Create more value than you capture is an effective decision-making tool for small, everyday activities and for big-picture corporate strategy.In the hands of an employee, this principle can guide improved self-awareness and task prioritization. In the hands of a manager, this principle becomes an effective performance evaluation tool. And in the hands of senior leaders, this principle can serve Mr. OReilly’s larger goals of building business models that strive for more than short-term profits.
The most successful companies treat success as a byproduct of achieving their real goal, which is always something bigger and more important than they are.
Competitive strategy
When Mr. O’Reilly (who probably prefers to be called Tim) talks about this motto, he often references the open source projects that enabled the web to become a remarkable source of value for all of us.

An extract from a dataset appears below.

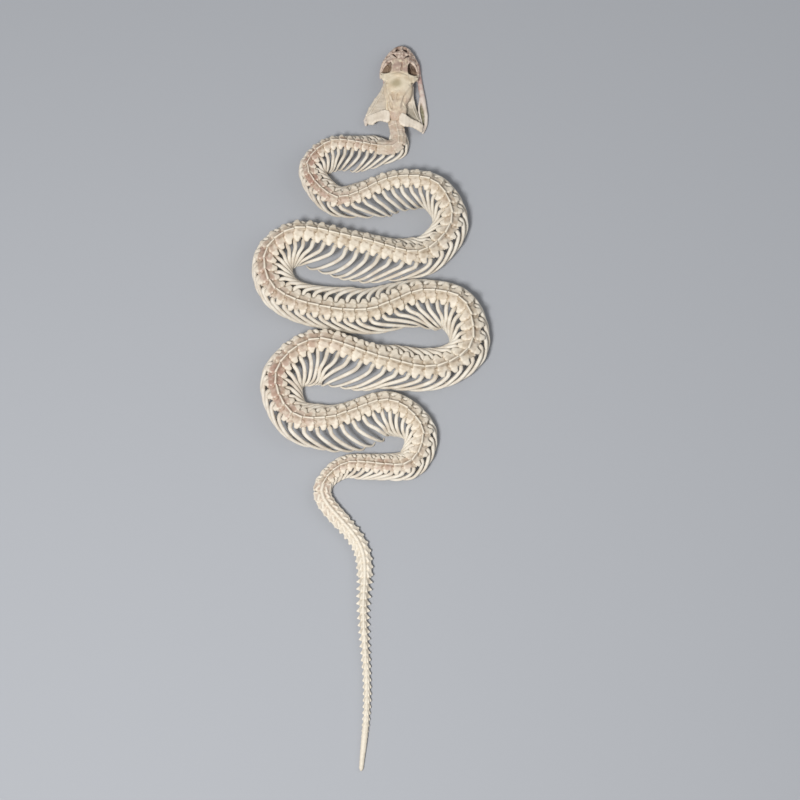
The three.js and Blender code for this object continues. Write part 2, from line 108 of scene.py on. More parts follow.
# Where a rib's head sits and where it turns away from the vertebra: [share of the pitch behind the joint,
# distance to the side, distance below the crest]
RIB_HEAD = [0.32, 4.2, 8.8]
RIB_BEND = [0.43, 5.9, 8.4]
RIB_GROWTH = [[0, 0.6], [25, 0.88], [150, 0.88], [230, 1], [640, 1], [720, 0.92], [790, 0.9],
              [RIBS_END, 0.3]]
# Ways of a splayed and of a tucked rib past that bend: [share of the sweep, share of the way out to the
# reach, share of the bend's height]
SPLAYED_RIB = [[0.03, 0.33, 1.04], [0.18, 0.65, 0.97], [0.47, 0.95, 0.62], [0.78, 1.05, 0.2], [1, 0.93, 0]]
TUCKED_RIB = [[0.06, 0.25, 0.93], [0.2, 0.6, 0.72], [0.45, 0.95, 0.4], [0.76, 0.98, 0.12], [1, 0.75, 0]]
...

According to Mr. O’Reilly, the early architects of the web were not self-serving. They engineered an environment that would generate value for decades to come. These early innovators and pioneers developed tools for widespread engagement, giving individuals and small businesses a powerful voice.
Here’s how Mr. O’Reilly explains his principle:
Focusing on big goals rather than on making money, and on creating more value than you capture are closely related principles. The first one is a test that applies to those starting something new; the second is the harder test that you must pass in order to create something enduring.
Take Microsoft. They started out with a big goal, “a computer on every desk and in every home,” and for many years unquestionably created more value than they captured. They helped grow the PC industry as a whole; they built a platform that helped many small software vendors to flourish. But over time, they began to capture more value than they created: as the cost of PCs plummeted, hardware vendors had to survive on the slimmest of margins while Microsoft collected monopoly rents; bit by bit, Microsoft consumed its own developer ecosystem by building the features of successful startups into their own products, and using their operating system dominance to crush the early movers. As I’ve written elsewhere, I believe that Microsoft must re-commit itself to big goals beyond its own profitability, and to creating more value than it captures if it is to succeed. (Danny Sullivan wrote a great piece about the strategic relevance of this very idea just last week, Tough Love for Microsoft Search.)
Workplace engagement
When we examine value creation and value capture as distinct activities, it becomes possible to create a new model for workplace engagement. While businesses unquestionably need to clarify and communicate their core culture, mission, and values (beliefs), these attributes are not directly tied to daily business decisions.
A company’s culture and values should guide employee decisions, but in most instances, they cannot instruct decision-making. Mr. O’Reilly’s motto focuses on how decisions are made. Therefore, employees can readily determine whether their decisions will create value for the company’s customers, or conversely, capture value for their personal or team benefit.
This straightforward litmus test is congruent with activities in both service and manufacturing organizations and has the power to influence greater levels of collaboration, innovation, and organizational trust.
Employees who work collaboratively to create value are more likely to consider the long-term interests of their customers. The process is measurable, sustainable, and highly conducive to trust.